I spent over two weeks in Puglia and Basilicata in 2001 and didn't get a chance to do everything I wanted. There are three or four distinct areas to explore in Puglia--most of which meet your desires...although some of the areas of Puglia lack the rolling hills. They do have a lot of seacoast to make up for that lack and on the plateau, the countryside is just the rolling hills and small towns that you specify.
Areas to consider--the Gargano peninsula (a possible replacement for the Amalfi Coast on this trip), Trani (for the seaside cathedrals, Bari and Castel del Monte), Martina Franca (for the trulli area and hill towns of Ostuni and Locorotondo) and Lecce (a beautiful town in its own right and gateway to the Salentine peninsula).
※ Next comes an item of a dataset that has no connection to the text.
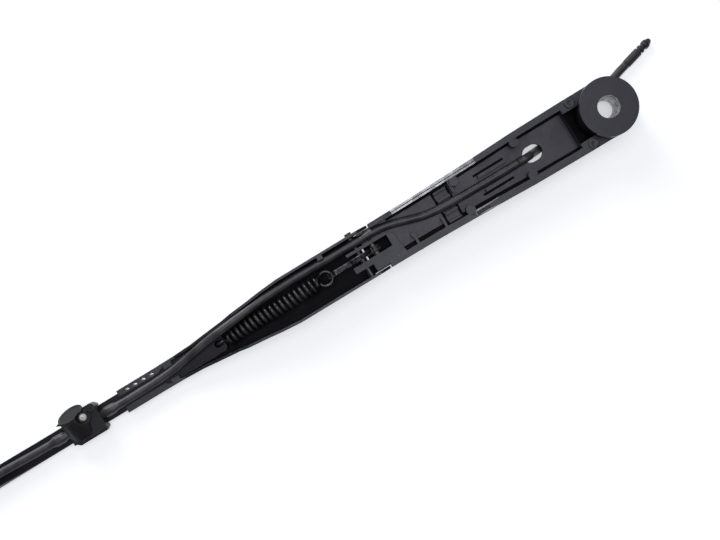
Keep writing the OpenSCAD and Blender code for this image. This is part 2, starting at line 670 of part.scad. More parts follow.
module on_axis() translate([anchor_x, 0, anchor_z]) rotate([0, axis_tilt, 0]) children();
module spring() color([0.2, 0.2, 0.21]) on_axis() tube(spring_path, wire_r, 8);

// Link: an eye on the anchor pin, an arch over the pivot pin, an eye for the spring
eye_r = anchor_r + link_w * 0.75;
swept_a = 16.5;
pin_far = norm([anchor_back, anchor_up]);
arch_c = pin_far * [cos(swept_a), sin(swept_a)];
arch_r = pin_r + 0.45 + link_w / 2;
link_end = loop_x - coil_r;
link_path = concat([[0, anchor_r / 2]],
    [for (a = [150 : -15 : 30]) arch_c + arch_r * [cos(a), sin(a)]],
    [[pin_far + 2 * pin_r, 0], [link_end, 0]]);
function off_line(p, i) = let (t = unit(p[min(i + 1, len(p) - 1)] - p[max(i - 1, 0)])) [-t[1], t[0]];
module ribbon(p, w) {
    polygon(concat([for (i = [0 : len(p) - 1]) p[i] + w / 2 * off_line(p, i)],
        [for (i = [len(p) - 1 : -1 : 0]) p[i] - w / 2 * off_line(p, i)]));
}
module link_ring(x, r) {
    translate([x, 0, 0]) rotate([90, 0, 0]) cylinder(r = r, h = link_t, center = true);
}
module link_hole(x, r) {
    translate([x, 0, 0]) rotate([90, 0, 0]) cylinder(r = r, h = link_t + 2 * over, center = true);
}
module spring_link() color([0.45, 0.45, 0.47]) on_axis() difference() {
    union() {
        link_ring(0, eye_r);
        across(-0.46 * link_t, 0.46 * link_t) ribbon(link_path, link_w);
        link_ring(link_end, wire_r + 0.45 + 0.4 * link_w);
    }
    link_hole(0, anchor_r + pin_gap);
    link_hole(link_end, wire_r + 0.45);
}

// Clip-on washer jet: a saddle over the rod and hose, a drum with a cap, a ball in a ring
jet_top = rod_top + 2 * hose_r + 2 * hose_gap + sheet_t;
jet_side = rod_half + hose_gap / 2;
skirt_t = 1.6;
ring_wall = 1;
ball_x = 0.39 * jet_len;
ball_y = -1.8 * ball_r;
ball_z = jet_top + 0.7 * ball_r;
collar_r = 1.85 * ball_r;
drum_len = 1.15 * cap_r;
cap_t = 0.2 * cap_r;
cap_at = [0.66 * jet_len, -0.8 * jet_side, jet_top - 0.1 * cap_r];
cap_lean = 63;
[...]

Re: Sicily. My recommendation is to devote more time to the island; there is so much to see and do. Make a special trip sometime in the future.
I would love to be able to share it with you also....but on that trip, I dropped my computer off a desk in a hotel in Lecce and it was out of commission for the whole trip. I do have some handwritten notes somewhere and I have been meaning to reconstruct the trip for the record. Maybe your request will motivate me...but I still owe the last three days of our Fall trip.
But I will be happy to answer any questions you may have about the area...it is all filed in my personal memory bank.
Jim, I'll take you up on that office. I'm beginning to plan our next trip and we'll be visiting Puglia for a week. I'd like to go longer but Chris has his heart set on a week in Montalcino too.